Graham formed Gravitas in early 2019 and purchased the three homes located in the 21000 block of E. 60th Avenue two years later. He quickly sold one of them with notifying investors, according to the case document. While managing the other two, Graham and Gravitas transferred the fund’s assets and never operated within QOZ guidelines to the benefit of its investors or the community, according to the state.
Gravitas also transferred the titles for the two properties to Graham privately. As their owner, Graham obtained undocumented loans from friends totaling almost $600,000. The two loans used the two properties as security.
Gravitas investors were never informed of the two loans, according to the case document. Also, Gravitas never sent its investors year-end tax reports, the securities office alleges.
Graham used the proceeds of the loans for personal use. No specific details were provided about those uses.
“Effectively, Graham used Gravitas as his personal piggy bank,” as stated in the case document, “claiming both funds and properties as his own. Graham never told investors about the risks associated with transferring title to himself. On September 1, 2023, he sent a letter to investors, stating that the properties ‘we own’ are doing well and generating growth due to record-breaking home appreciation.
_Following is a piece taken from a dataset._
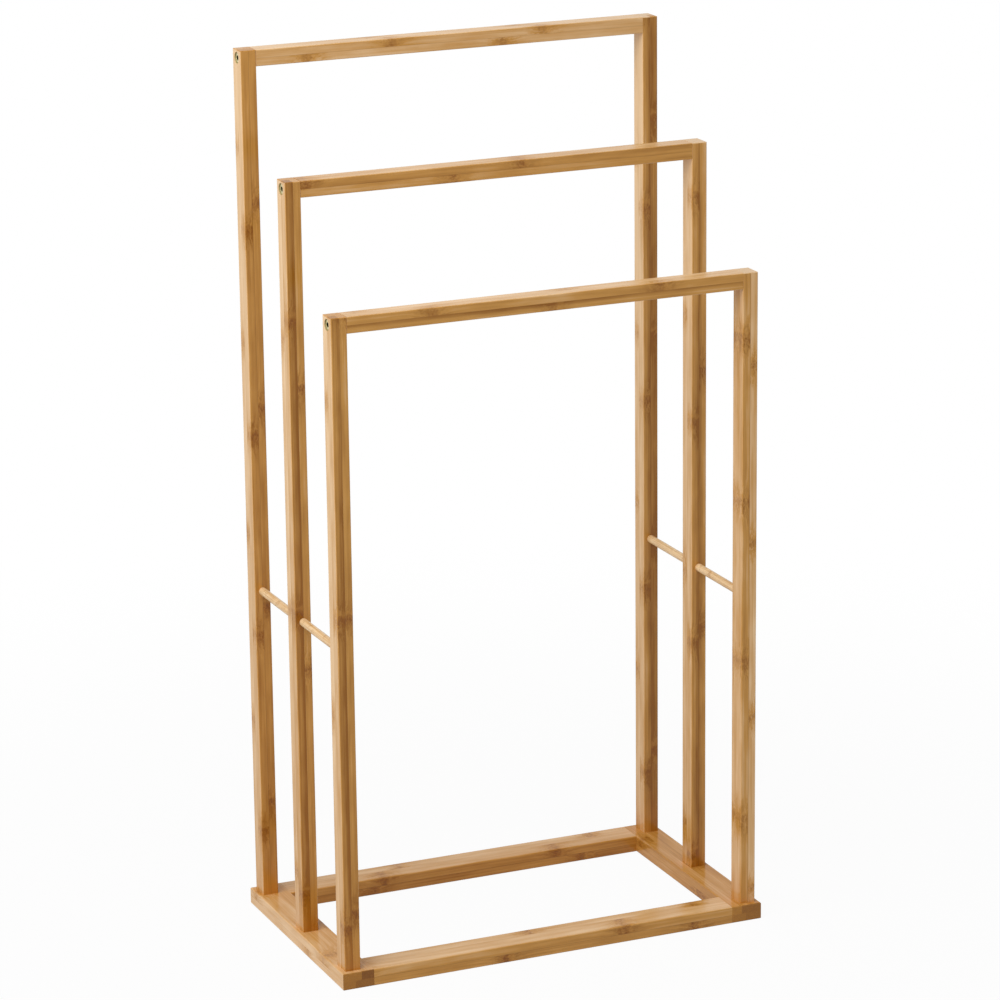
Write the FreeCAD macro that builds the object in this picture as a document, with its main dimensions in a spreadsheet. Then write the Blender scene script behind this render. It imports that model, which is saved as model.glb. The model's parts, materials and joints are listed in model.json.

But Gravitas no longer owned the properties.
“Gravitas no longer had assets at all.”
Furthermore, the securities office said Graham failed to notify investors of recent court orders against him in Colorado and California. In total, Graham was ordered to pay more than $1 million in damages related to previous real estate projects.
Graham’s most recent residence is in Reno, Nev., according to an online search of public records. He evidently has previously lived in Santa Monica, Calif., and Greenwood Village.